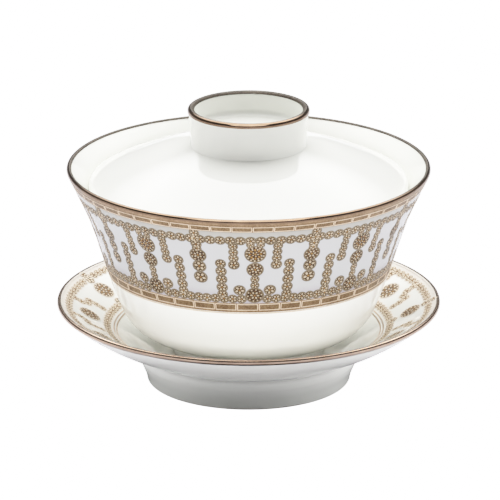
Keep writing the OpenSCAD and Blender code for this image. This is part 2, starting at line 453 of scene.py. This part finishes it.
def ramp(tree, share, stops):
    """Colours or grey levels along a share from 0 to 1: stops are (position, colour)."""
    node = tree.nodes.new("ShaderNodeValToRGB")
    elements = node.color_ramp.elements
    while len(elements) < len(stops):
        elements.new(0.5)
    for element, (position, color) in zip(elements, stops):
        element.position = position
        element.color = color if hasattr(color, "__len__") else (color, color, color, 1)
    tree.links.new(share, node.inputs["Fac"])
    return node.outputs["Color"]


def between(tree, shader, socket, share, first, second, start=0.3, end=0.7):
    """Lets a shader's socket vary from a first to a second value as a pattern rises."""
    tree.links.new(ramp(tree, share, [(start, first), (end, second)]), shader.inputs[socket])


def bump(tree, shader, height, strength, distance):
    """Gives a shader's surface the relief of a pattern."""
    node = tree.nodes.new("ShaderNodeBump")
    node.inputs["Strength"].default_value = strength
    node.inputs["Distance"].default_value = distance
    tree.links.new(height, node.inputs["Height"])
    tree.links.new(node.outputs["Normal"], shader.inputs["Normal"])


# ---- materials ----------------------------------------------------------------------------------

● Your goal
Copy out the whole listing, exactly as written.

● Task response
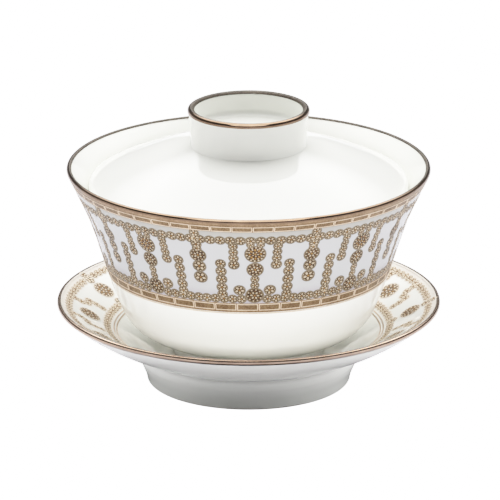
Keep writing the OpenSCAD and Blender code for this image. This is part 2, starting at line 453 of scene.py. This part finishes it.
def ramp(tree, share, stops):
    """Colours or grey levels along a share from 0 to 1: stops are (position, colour)."""
    node = tree.nodes.new("ShaderNodeValToRGB")
    elements = node.color_ramp.elements
    while len(elements) < len(stops):
        elements.new(0.5)
    for element, (position, color) in zip(elements, stops):
        element.position = position
        element.color = color if hasattr(color, "__len__") else (color, color, color, 1)
    tree.links.new(share, node.inputs["Fac"])
    return node.outputs["Color"]


def between(tree, shader, socket, share, first, second, start=0.3, end=0.7):
    """Lets a shader's socket vary from a first to a second value as a pattern rises."""
    tree.links.new(ramp(tree, share, [(start, first), (end, second)]), shader.inputs[socket])


def bump(tree, shader, height, strength, distance):
    """Gives a shader's surface the relief of a pattern."""
    node = tree.nodes.new("ShaderNodeBump")
    node.inputs["Strength"].default_value = strength
    node.inputs["Distance"].default_value = distance
    tree.links.new(height, node.inputs["Height"])
    tree.links.new(node.outputs["Normal"], shader.inputs["Normal"])


# ---- materials ----------------------------------------------------------------------------------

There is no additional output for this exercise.